Supplied material:
════════════════════

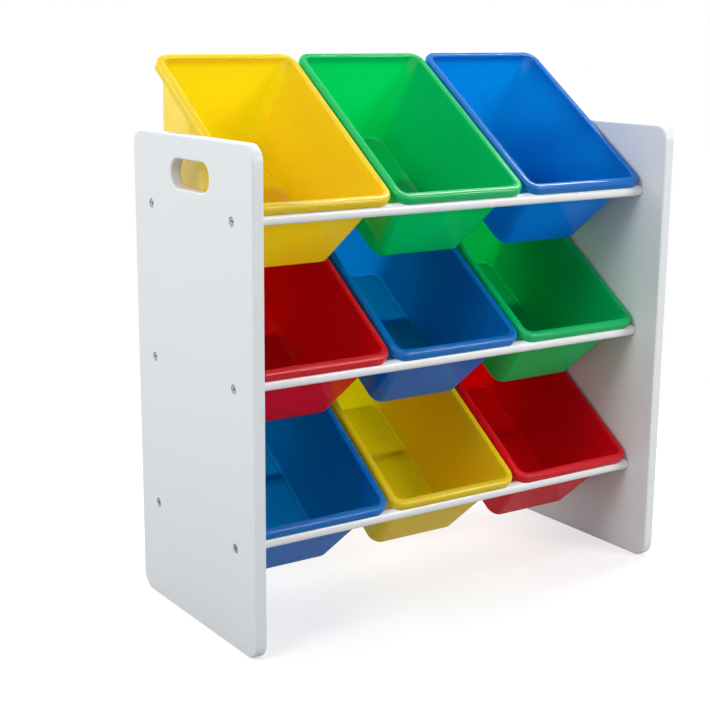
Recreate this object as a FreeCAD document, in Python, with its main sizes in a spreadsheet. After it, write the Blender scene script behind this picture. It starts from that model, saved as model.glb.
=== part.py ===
import FreeCAD, Part
import Sketcher
import math
import os

# Three-tier storage rack: two side panels joined by six rods, with nine tapered bins that
# hang on the rods, leaning back, three to a tier.
# X runs from the left panel to the right one, Y from the front to the back, Z up.
# The origin is on the floor, at the centre of the outline of the whole rack with its bins, which
# reach further back than the panels do.

os.makedirs("parts", exist_ok=True)
doc = FreeCAD.newDocument("storage_rack")

# Driving dimensions in millimetres.
DIMENSIONS = {
    # side panels
    "panel_thickness": 15.0,
    "panel_corner_radius": 20.0,
    "panel_edge_round": 2.5,
    "rod_to_panel_edge": 47.0,
    "lowest_rod_height": 126.5,
    "top_rod_to_panel_top": 88.5,
    # carrying slot near the top of each panel; its ends are full rounds but for a hair's flat
    "slot_length": 95.0,
    "slot_height": 35.0,
    "slot_centre_below_top": 46.0,
    "slot_end_flat": 0.001,
    # rods
    "rod_diameter": 15.0,
    "rod_wall": 1.2,
    "rod_spacing": 200.0,
    "socket_depth": 4.0,
    "socket_clearance": 0.75,
    # threaded plugs in the ends of the rods
    "plug_length": 24.0,
    "plug_clearance": 0.05,
    # screws through the panels into the plugs
    "screw_diameter": 6.0,
    "thread_reach": 16.0,
    "thread_clearance": 0.05,
    "screw_hole_clearance": 0.25,
    "head_diameter": 11.0,
    "head_height": 3.6,
    "head_edge_round": 0.8,
    "head_clearance": 0.4,
    "head_below_surface": 0.8,
    "hex_across_flats": 4.0,
    "hex_depth": 2.4,
    # bins
    "bin_width": 200.0,
    "bin_length": 290.0,
    "bin_depth": 126.0,
    "bin_wall": 2.0,
    "rim_width": 9.5,
    "rim_height": 11.5,
    "rim_thickness": 2.0,
    "rim_corner_radius": 20.0,
    "rim_edge_round": 4.5,
    "side_inset": 32.0,
    "end_inset": 29.0,
    "floor_corner_radius": 16.0,
    "floor_edge_round": 5.5,
    # how the bins stand in the rack
    "bin_gap": 4.0,
    "bin_to_panel": 2.0,
    "tier_clearance": 31.8,
    "seat_clearance": 0.3,
}

# Sizes that follow from the driving ones. The bin's rim rests on the front rod and its floor on
# the rear rod, so the rods' spacing and the bin's depth below the rim give the lean.
# seat_drop and seat_back place the front rod's axis in the bin's own frame: below the rim's top
# face, and behind the rim's front edge, in the corner between the rim's skirt and the front wall.
# The heel is the rounded edge below the rear wall, the bin's rearmost place: bin_overhang is how
# far it stands out behind the panels, and rods_middle puts the rack in the middle of its outline.
FORMULAS = {
    "column_pitch": "=bin_width + bin_gap",
    "inner_width": "=3 * bin_width + 2 * bin_gap + 2 * bin_to_panel",
    "bin_tilt": "=asin((bin_depth - rim_height) / rod_spacing)",
    "row_pitch": "=(bin_depth + tier_clearance) / cos(bin_tilt)",
    "panel_height": "=lowest_rod_height + 2 * row_pitch + top_rod_to_panel_top",
    "panel_depth": "=rod_spacing + 2 * rod_to_panel_edge",
    "rod_length": "=inner_width + 2 * socket_depth",
    "rod_bore": "=rod_diameter - 2 * rod_wall",
    "slot_end_radius": "=slot_height * (0.5 - slot_end_flat)",
    "head_bore_depth": "=head_height + head_below_surface",
    "shank_length": "=panel_thickness - head_bore_depth - socket_depth + thread_reach",
    "wall_top_inset": "=rim_width - bin_wall",
    "wall_slope": "=(end_inset - wall_top_inset) / bin_depth",
    "seat_drop": "=rim_height + rod_diameter / 2 + seat_clearance",
    "seat_back": "=wall_top_inset + wall_slope * seat_drop"
                 " - (rod_diameter / 2 + seat_clearance) * sqrt(1 + wall_slope ^ 2)",
    "bin_before_rod": "=seat_back * cos(bin_tilt) + seat_drop * sin(bin_tilt)",
    "bin_above_rod": "=seat_drop * cos(bin_tilt) - seat_back * sin(bin_tilt)",
    "heel_height": "=bin_depth - floor_edge_round",
    "heel_back": "=bin_length - wall_top_inset - wall_slope * heel_height"
                 " - floor_edge_round * sqrt(1 + wall_slope ^ 2)",
    "heel_reach": "=heel_back * cos(bin_tilt) + heel_height * sin(bin_tilt) + floor_edge_round",
    "bin_overhang": "=heel_reach - bin_before_rod - rod_spacing - rod_to_panel_edge",
    "rods_middle": "=-bin_overhang / 2",
}

# A pocket cuts away at least this volume, and edges this near to a plane lie in it.
LEAST_CUT = 1e-3
SAME_PLANE = 1e-4

ROWS = ("lower", "middle", "upper")
COLUMNS = ("left", "centre", "right")
SIDES = ("front", "rear")

sheet = doc.addObject("Spreadsheet::Sheet", "Sizes")
for line, (alias, content) in enumerate({**DIMENSIONS, **FORMULAS}.items(), start=1):
    sheet.set(f"A{line}", alias)
    sheet.set(f"B{line}", str(content))
    sheet.setAlias(f"B{line}", alias)
doc.recompute()


def value(expression):
    """The number that an expression over the sheet gives now, in millimetres or degrees."""
    result = sheet.evalExpression(expression)
    return float(getattr(result, "Value", result))


def bind(item, prop, expression):
    """Tie a property of an object to an expression over the sheet's names."""
    item.setExpression(prop, expression)


def cell(name):
    """A sheet value's name as other objects write it."""
    return "Sizes." + name


def row_height(row):
    """Height of a tier's rods above the floor."""
    return f"Sizes.lowest_rod_height + {ROWS.index(row)} * Sizes.row_pitch"


def rod_y(side):
    """Place of the front or rear rods along Y."""
    return f"Sizes.rods_middle {'-' if side == 'front' else '+'} Sizes.rod_spacing / 2"


def place(item, x, y, z, axis=(0, 0, 1), angle="0"):
    """Bind an object's position, and its turn in degrees about one axis."""
    turn = FreeCAD.Rotation(FreeCAD.Vector(*axis), 1.0)
    item.Placement = FreeCAD.Placement(FreeCAD.Vector(), turn)
    bind(item, "Placement.Base.x", x)
    bind(item, "Placement.Base.y", y)
    bind(item, "Placement.Base.z", z)
    bind(item, "Placement.Rotation.Angle", angle)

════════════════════

Task prompt:
Reproduce each line holding the word "that".

Output:
Recreate this object as a FreeCAD document, in Python, with its main sizes in a spreadsheet. After it, write the Blender scene script behind this picture. It starts from that model, saved as model.glb.
# Three-tier storage rack: two side panels joined by six rods, with nine tapered bins that
# Sizes that follow from the driving ones. The bin's rim rests on the front rod and its floor on
    """The number that an expression over the sheet gives now, in millimetres or degrees."""